Whenever our interior life becomes caught up in its own interests and concerns, there is no longer room for others, no place for the poor. God’s voice is no longer heard, the quiet joy of his love is no longer felt, and the desire to do good fades. This is a very real danger for believers too.

The integrity of the Gospel message must not be deformed. What is more, each truth is better understood when related to the harmonious totality of the Christian message. (p33) Before all else, the Gospel invites us to respond to the God of love who saves us, to see God in others and to go forth from ourselves to seek the good of others. Under no circumstance can this invitation be obscured! 

Scripture (Col. 1:15-16, 18-19)

He is the image of the unseen God, the first-born of all creation, for in him were created all things in heaven and on earth; everything visible and everything invisible. He is the beginning, the first-born from the dead, so that he should be supreme in every way; because God wanted all fullness to be found in him.

Friday (Caryll Houselander)

The supreme expression on earth of the rhythmic law of God is the Liturgy. The whole cycle, from birth to death, from death to resurrection, moves through the Liturgy. It expresses every passion, every emotion, every experience of the human heart. It is the song of the whole world; but it is also much more: it is the love-song of Christ in us, the voice of the mystical Body of Christ lifted up to God. All our inarticulate longing and adoration, all our stammered, incoherent love, set in the tremendous metre of the Liturgy and lifted up on the voice of Christ to our heavenly Father.
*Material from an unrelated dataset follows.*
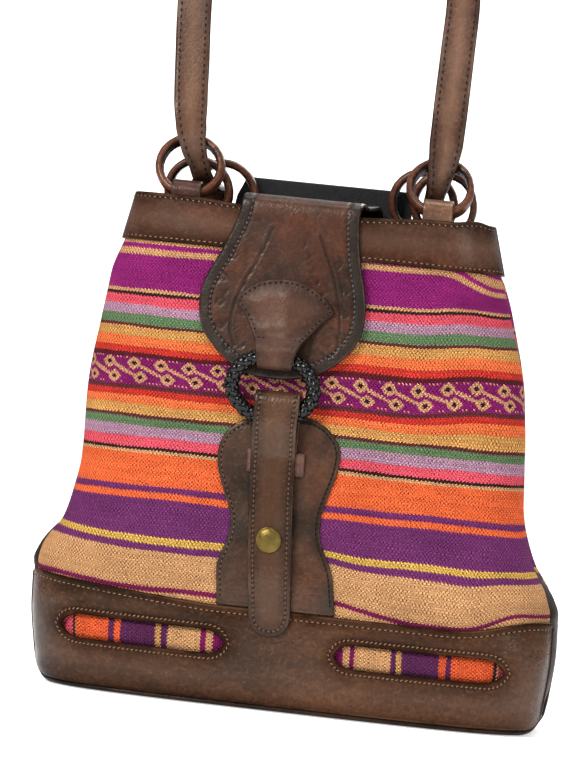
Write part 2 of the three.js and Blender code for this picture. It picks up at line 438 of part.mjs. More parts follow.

Scripture (Ephesians 3:17-21)

May Christ live in your hearts through faith, and then, planted in love and built on love, with all God’s holy people, you will have the strength to grasp the breadth and the length, the height and the depth; so that, knowing the love of Christ, which is beyond knowledge, you may be filled with the utter fullness of God. Glory be to him whose power, working in us, can do infinitely more than we can ask or imagine; glory be to him from generation to generation in the Church and in Christ Jesus for ever and ever. Amen.